Someone on another forum somewhere also said something to the effect that we should not be "tinkering with RPGs because we clearly don't play them or have experience with them or D&D blah blah blah". We've played numerous other RPGs, we've played MUDs, some of us ran one of our own for over a decade, and nearly all of us have played D&D at some point in our lives whether it be the old gold box C-64 games, or God forbid, with actual pen and paper.
On a final note: If you don't like the patch. Fine. Move on. You need not tell the world why you hate it and our team so much.
34 comments
For myself, I use USSEP and have never had a game-breaking bug within the game. At least I don't remember USSEP causing a CTD or a game breaking bug. And I've played through the game more than once. Whenever I have a CTD or other serious bug in-game, it's basically always due to another mod causing it.
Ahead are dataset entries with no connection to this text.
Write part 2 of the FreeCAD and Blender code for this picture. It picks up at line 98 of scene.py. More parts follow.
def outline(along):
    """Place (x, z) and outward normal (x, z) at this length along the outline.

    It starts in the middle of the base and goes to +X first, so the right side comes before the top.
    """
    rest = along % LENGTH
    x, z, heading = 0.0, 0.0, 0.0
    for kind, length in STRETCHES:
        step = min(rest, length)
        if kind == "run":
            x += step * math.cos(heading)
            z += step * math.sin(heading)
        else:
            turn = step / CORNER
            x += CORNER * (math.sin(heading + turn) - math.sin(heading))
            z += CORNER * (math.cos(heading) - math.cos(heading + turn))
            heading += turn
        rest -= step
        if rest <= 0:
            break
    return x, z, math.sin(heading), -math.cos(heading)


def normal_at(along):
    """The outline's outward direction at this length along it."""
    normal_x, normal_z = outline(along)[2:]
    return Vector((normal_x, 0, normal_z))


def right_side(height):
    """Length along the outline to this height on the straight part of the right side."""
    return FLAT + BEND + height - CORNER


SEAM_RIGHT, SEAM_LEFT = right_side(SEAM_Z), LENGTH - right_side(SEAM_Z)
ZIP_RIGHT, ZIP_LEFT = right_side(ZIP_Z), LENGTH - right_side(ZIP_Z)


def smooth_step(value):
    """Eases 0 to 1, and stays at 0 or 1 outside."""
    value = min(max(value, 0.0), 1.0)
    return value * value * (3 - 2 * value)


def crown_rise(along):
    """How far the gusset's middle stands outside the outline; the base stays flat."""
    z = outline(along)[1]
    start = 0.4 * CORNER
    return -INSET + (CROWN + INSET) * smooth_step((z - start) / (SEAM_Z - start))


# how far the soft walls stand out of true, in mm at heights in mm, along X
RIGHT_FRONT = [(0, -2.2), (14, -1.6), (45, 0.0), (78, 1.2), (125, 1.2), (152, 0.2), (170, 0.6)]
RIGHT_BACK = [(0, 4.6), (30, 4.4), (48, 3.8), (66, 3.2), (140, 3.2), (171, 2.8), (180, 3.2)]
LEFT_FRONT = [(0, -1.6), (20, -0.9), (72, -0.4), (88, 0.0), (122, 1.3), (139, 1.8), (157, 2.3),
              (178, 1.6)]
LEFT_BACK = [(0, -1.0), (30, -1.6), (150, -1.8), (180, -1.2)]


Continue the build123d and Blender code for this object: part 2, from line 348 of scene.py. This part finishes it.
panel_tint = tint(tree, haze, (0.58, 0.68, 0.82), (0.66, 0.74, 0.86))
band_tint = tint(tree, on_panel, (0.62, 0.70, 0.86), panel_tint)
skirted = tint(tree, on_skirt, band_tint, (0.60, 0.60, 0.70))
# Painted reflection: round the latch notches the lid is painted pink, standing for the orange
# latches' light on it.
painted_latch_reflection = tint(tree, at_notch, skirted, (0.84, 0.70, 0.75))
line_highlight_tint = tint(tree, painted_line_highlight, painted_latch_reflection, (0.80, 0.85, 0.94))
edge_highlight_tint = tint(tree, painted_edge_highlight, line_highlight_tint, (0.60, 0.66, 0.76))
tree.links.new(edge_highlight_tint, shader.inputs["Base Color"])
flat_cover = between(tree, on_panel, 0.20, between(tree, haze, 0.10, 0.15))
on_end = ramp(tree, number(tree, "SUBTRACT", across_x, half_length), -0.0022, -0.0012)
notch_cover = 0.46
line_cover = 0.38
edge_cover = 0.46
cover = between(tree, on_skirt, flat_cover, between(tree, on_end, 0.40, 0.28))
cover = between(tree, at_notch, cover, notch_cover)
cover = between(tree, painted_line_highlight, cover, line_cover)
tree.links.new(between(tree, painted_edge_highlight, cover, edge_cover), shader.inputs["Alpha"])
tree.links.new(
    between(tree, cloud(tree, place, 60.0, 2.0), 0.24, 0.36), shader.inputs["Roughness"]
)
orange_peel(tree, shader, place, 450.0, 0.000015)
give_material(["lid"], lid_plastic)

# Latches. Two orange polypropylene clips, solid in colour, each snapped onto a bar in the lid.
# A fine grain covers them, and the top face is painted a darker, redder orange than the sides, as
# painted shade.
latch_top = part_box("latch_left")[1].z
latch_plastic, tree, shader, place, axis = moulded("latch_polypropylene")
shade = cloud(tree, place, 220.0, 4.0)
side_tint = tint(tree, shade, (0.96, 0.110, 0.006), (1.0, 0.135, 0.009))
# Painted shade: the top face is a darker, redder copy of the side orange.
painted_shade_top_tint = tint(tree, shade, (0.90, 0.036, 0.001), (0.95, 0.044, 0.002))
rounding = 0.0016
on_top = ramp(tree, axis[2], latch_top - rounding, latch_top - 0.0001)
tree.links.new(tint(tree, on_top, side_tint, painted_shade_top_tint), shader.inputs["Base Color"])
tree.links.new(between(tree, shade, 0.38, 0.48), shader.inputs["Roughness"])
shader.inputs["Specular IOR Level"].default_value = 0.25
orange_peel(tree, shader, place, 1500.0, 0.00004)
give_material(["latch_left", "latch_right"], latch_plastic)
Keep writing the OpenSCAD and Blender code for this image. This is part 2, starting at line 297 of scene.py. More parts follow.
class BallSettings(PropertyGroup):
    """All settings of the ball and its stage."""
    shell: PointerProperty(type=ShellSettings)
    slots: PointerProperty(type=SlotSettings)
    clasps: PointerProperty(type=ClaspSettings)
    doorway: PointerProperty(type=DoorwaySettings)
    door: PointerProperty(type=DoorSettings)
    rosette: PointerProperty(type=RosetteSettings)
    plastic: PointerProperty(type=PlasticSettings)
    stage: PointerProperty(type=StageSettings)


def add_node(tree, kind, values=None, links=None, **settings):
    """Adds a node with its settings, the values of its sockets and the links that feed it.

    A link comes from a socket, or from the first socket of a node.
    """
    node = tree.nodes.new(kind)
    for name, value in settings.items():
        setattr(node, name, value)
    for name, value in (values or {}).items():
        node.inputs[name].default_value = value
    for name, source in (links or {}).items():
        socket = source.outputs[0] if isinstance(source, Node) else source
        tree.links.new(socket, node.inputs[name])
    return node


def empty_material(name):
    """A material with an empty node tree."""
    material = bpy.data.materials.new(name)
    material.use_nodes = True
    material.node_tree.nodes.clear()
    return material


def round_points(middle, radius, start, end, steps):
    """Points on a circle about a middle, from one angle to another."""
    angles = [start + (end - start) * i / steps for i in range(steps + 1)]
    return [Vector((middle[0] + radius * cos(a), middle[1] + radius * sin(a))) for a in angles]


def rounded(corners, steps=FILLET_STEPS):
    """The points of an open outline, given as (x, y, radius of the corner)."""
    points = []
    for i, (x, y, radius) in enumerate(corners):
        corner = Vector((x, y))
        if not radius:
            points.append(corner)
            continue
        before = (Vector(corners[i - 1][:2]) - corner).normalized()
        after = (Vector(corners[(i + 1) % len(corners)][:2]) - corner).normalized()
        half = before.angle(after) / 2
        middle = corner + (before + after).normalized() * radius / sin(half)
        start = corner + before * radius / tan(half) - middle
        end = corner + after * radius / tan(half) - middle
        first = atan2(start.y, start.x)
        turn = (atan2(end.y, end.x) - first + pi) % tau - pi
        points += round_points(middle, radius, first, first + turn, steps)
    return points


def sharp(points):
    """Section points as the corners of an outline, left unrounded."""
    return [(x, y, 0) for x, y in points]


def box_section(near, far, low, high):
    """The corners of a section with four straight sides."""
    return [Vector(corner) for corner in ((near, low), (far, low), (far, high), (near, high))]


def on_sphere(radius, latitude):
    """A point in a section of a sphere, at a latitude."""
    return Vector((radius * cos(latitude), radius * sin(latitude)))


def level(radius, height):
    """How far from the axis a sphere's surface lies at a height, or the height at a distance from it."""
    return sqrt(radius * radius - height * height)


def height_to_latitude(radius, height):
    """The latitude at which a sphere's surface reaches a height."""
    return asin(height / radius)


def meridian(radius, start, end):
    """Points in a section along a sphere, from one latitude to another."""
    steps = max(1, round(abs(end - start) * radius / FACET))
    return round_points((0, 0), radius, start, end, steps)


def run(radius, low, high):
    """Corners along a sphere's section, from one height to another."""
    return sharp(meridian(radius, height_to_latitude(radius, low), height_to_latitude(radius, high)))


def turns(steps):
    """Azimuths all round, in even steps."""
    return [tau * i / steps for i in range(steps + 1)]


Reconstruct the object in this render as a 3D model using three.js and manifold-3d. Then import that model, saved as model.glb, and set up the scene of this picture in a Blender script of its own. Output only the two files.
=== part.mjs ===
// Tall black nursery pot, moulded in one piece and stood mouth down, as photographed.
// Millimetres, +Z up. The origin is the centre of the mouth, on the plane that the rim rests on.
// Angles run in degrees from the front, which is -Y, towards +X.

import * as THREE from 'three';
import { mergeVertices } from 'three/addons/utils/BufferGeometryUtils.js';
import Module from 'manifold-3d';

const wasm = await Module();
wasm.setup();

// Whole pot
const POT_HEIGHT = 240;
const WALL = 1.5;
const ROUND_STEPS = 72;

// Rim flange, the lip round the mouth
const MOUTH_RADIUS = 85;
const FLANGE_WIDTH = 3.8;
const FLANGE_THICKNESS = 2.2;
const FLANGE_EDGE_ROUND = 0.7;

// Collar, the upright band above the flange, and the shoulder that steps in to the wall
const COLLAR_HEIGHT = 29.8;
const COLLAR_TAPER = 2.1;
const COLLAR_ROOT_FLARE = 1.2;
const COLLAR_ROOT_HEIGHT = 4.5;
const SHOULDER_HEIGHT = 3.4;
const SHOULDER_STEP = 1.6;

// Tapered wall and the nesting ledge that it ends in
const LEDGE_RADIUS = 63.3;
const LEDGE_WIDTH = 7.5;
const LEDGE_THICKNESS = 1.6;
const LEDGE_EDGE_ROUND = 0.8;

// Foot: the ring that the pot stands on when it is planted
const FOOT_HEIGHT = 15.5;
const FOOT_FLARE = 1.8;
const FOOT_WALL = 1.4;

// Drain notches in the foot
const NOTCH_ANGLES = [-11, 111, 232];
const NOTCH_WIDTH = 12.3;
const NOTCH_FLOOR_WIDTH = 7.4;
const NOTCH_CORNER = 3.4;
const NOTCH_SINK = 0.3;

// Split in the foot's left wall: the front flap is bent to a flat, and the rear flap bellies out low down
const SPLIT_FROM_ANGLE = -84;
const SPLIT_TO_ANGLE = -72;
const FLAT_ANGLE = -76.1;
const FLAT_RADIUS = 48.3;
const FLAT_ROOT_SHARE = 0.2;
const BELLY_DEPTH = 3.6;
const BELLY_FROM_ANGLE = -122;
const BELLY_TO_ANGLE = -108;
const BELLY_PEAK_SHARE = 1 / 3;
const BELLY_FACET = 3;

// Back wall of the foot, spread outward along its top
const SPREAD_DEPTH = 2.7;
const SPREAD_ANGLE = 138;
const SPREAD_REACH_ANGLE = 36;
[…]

I then fix this error with a patch and the matter is history.
Let the users complain. If they don't like USSEP - they don't have to install it. It's their choice. Nobody is forcing them.
I appreciate the work the USSEP team has voluntarily put into this patch so far.
Greetings from Germany
That being said, people do kind of force you to use it. Trying to build a mod list without using some mod that requires it is next to impossible. That wouldn't matter so much if the mod could have competition, but I've been using the nexus for long enough to see multiple mods that tried to do something similar with less/different choices get shut down. There is drama on both sides of the argument as to why similar mods get taken down, which is where a lot of the ill will comes from.
At the end of the day, that's just the nature of mods. The best option may not always be what is available because something else was popular first and a lot of stuff became dependent on it. You can usually find work around, but it often ends up buggy are requires a good bit of extra effort.
I respect the mod, but I wish I had more options than 1.) Use USSEP or 2.) Give up some great and popular mods because they require USSEP, and making work arounds or mods with a similar goal tend to get met with hostility.
You didnt have to make this USSEP mod, you did it because you can, not because it was ordered,
let the ppl cry like theyy know a thing, let them break there own game, by not downloading this so call garbage
...WHICH IT IS NOT BTW, BECAUSE WITHOUT THIS, THE GAME WILL DEFINITLY CRASH,,,
Keep up the good work, dont let it bother you, those ppl dont deserve you attention :D
I tested it for two days with a very clean save file that didn't even use SKSE to see why the weapon rack didn't work, but the root cause of the bug causing the weapon rack to not work was this mod.
And yes, we really do need to include this information in the FAQ.